Write each record again exactly as it stands.
►
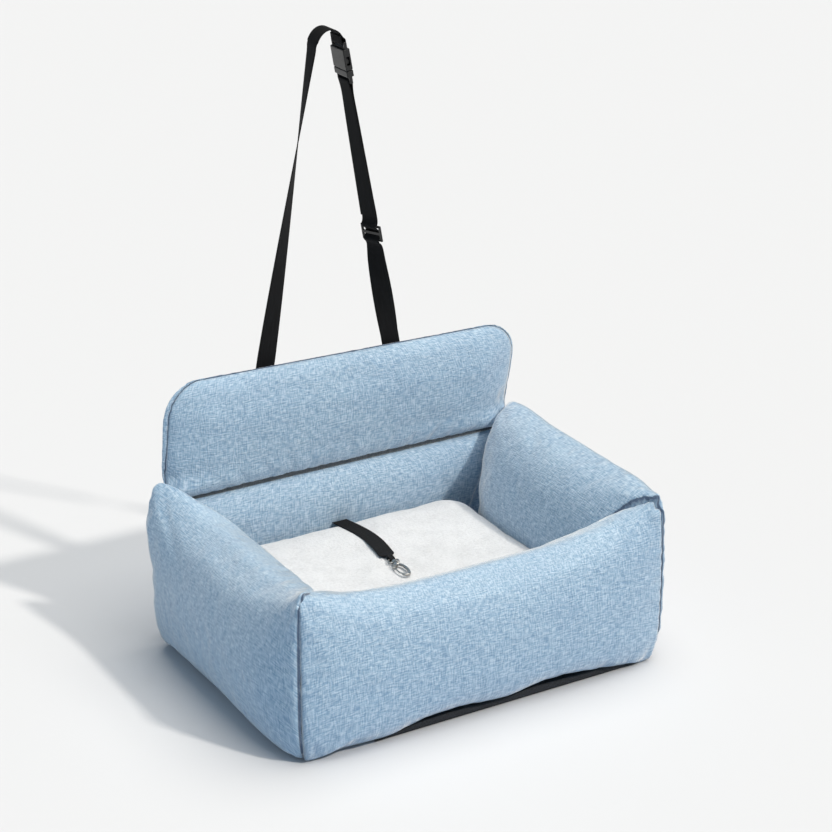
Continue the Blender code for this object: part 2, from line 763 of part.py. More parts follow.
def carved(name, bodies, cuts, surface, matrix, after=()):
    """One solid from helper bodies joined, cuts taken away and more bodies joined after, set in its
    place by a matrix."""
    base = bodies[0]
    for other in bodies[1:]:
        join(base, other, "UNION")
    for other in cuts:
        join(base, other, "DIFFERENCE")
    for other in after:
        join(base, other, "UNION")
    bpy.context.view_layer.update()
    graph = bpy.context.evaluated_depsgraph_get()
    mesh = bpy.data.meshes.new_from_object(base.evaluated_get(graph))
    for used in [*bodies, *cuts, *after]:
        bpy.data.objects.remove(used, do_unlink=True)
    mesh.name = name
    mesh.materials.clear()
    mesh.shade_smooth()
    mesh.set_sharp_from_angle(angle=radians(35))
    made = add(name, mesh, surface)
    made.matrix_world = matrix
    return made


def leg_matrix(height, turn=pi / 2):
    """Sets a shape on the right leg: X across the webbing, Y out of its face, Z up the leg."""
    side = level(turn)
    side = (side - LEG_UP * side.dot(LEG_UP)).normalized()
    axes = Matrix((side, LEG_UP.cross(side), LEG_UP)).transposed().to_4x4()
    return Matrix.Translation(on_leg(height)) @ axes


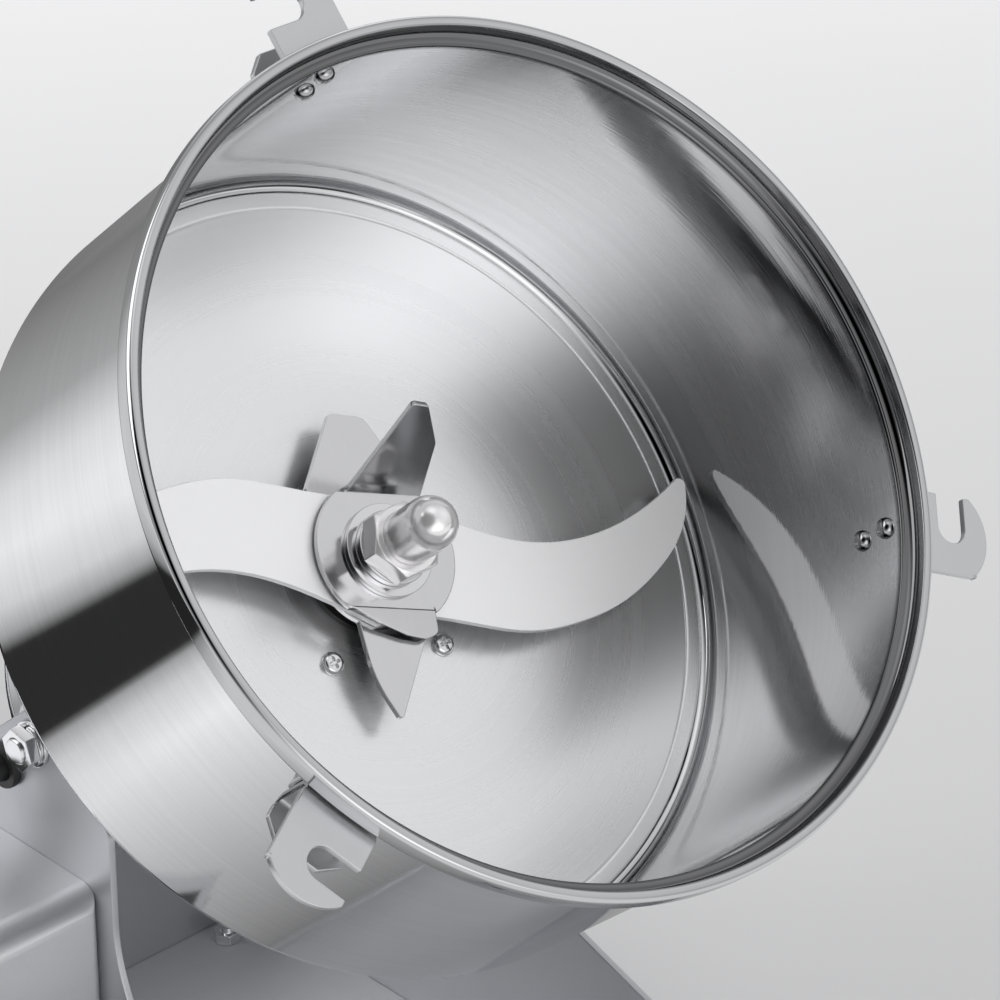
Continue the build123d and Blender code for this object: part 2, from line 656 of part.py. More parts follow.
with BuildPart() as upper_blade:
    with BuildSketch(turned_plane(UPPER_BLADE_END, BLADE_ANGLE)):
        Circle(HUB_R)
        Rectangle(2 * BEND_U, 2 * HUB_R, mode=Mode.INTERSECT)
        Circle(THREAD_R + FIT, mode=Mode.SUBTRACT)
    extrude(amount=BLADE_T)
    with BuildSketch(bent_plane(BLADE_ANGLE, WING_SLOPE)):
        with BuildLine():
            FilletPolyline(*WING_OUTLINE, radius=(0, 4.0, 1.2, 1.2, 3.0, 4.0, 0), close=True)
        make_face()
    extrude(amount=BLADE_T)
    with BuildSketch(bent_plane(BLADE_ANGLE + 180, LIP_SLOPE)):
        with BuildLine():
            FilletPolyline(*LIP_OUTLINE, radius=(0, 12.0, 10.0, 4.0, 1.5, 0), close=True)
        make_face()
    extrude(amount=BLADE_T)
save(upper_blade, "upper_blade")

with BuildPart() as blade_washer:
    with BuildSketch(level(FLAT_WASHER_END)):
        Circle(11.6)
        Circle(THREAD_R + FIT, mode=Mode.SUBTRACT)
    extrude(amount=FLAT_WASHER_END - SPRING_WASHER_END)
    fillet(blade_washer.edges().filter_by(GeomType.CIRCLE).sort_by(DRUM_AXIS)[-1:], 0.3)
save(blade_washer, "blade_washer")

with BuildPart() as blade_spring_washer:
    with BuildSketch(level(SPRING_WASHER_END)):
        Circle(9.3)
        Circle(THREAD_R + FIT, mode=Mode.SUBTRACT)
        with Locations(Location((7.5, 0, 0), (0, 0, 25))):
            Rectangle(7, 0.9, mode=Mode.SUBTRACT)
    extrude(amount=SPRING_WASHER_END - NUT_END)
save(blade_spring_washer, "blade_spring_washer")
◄
> [THE COMPLETED TASK]
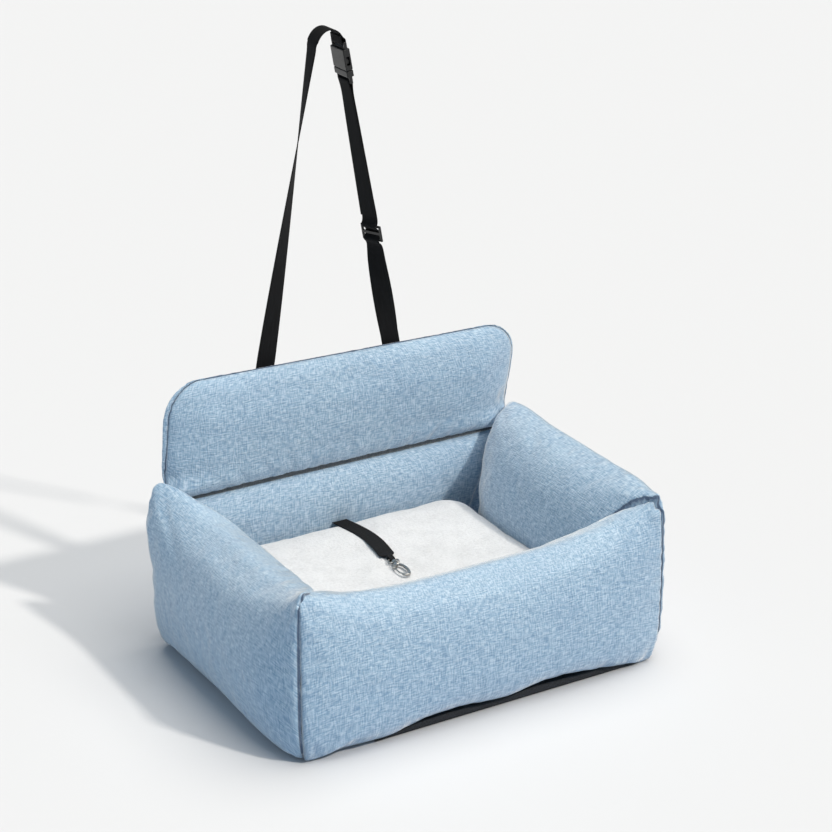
Continue the Blender code for this object: part 2, from line 763 of part.py. More parts follow.
def carved(name, bodies, cuts, surface, matrix, after=()):
    """One solid from helper bodies joined, cuts taken away and more bodies joined after, set in its
    place by a matrix."""
    base = bodies[0]
    for other in bodies[1:]:
        join(base, other, "UNION")
    for other in cuts:
        join(base, other, "DIFFERENCE")
    for other in after:
        join(base, other, "UNION")
    bpy.context.view_layer.update()
    graph = bpy.context.evaluated_depsgraph_get()
    mesh = bpy.data.meshes.new_from_object(base.evaluated_get(graph))
    for used in [*bodies, *cuts, *after]:
        bpy.data.objects.remove(used, do_unlink=True)
    mesh.name = name
    mesh.materials.clear()
    mesh.shade_smooth()
    mesh.set_sharp_from_angle(angle=radians(35))
    made = add(name, mesh, surface)
    made.matrix_world = matrix
    return made


def leg_matrix(height, turn=pi / 2):
    """Sets a shape on the right leg: X across the webbing, Y out of its face, Z up the leg."""
    side = level(turn)
    side = (side - LEG_UP * side.dot(LEG_UP)).normalized()
    axes = Matrix((side, LEG_UP.cross(side), LEG_UP)).transposed().to_4x4()
    return Matrix.Translation(on_leg(height)) @ axes


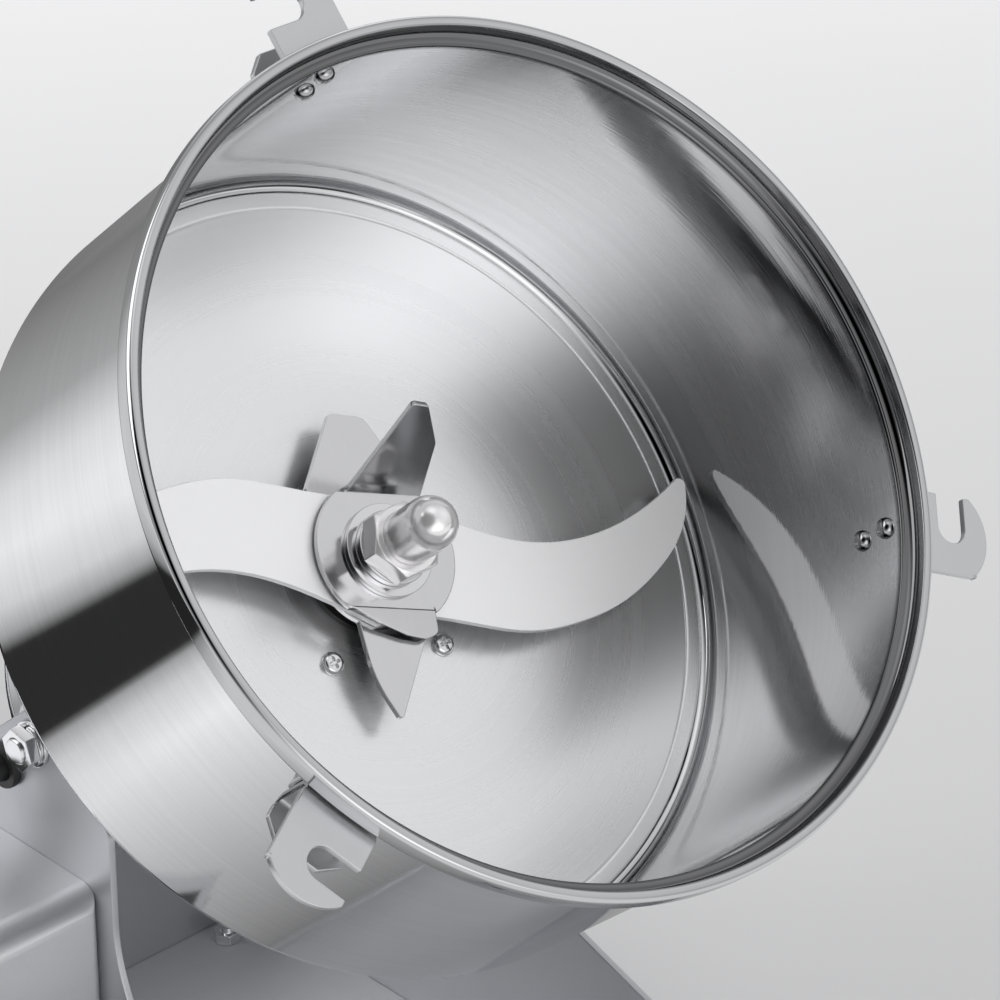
Continue the build123d and Blender code for this object: part 2, from line 656 of part.py. More parts follow.
with BuildPart() as upper_blade:
    with BuildSketch(turned_plane(UPPER_BLADE_END, BLADE_ANGLE)):
        Circle(HUB_R)
        Rectangle(2 * BEND_U, 2 * HUB_R, mode=Mode.INTERSECT)
        Circle(THREAD_R + FIT, mode=Mode.SUBTRACT)
    extrude(amount=BLADE_T)
    with BuildSketch(bent_plane(BLADE_ANGLE, WING_SLOPE)):
        with BuildLine():
            FilletPolyline(*WING_OUTLINE, radius=(0, 4.0, 1.2, 1.2, 3.0, 4.0, 0), close=True)
        make_face()
    extrude(amount=BLADE_T)
    with BuildSketch(bent_plane(BLADE_ANGLE + 180, LIP_SLOPE)):
        with BuildLine():
            FilletPolyline(*LIP_OUTLINE, radius=(0, 12.0, 10.0, 4.0, 1.5, 0), close=True)
        make_face()
    extrude(amount=BLADE_T)
save(upper_blade, "upper_blade")

with BuildPart() as blade_washer:
    with BuildSketch(level(FLAT_WASHER_END)):
        Circle(11.6)
        Circle(THREAD_R + FIT, mode=Mode.SUBTRACT)
    extrude(amount=FLAT_WASHER_END - SPRING_WASHER_END)
    fillet(blade_washer.edges().filter_by(GeomType.CIRCLE).sort_by(DRUM_AXIS)[-1:], 0.3)
save(blade_washer, "blade_washer")

with BuildPart() as blade_spring_washer:
    with BuildSketch(level(SPRING_WASHER_END)):
        Circle(9.3)
        Circle(THREAD_R + FIT, mode=Mode.SUBTRACT)
        with Locations(Location((7.5, 0, 0), (0, 0, 25))):
            Rectangle(7, 0.9, mode=Mode.SUBTRACT)
    extrude(amount=SPRING_WASHER_END - NUT_END)
save(blade_spring_washer, "blade_spring_washer")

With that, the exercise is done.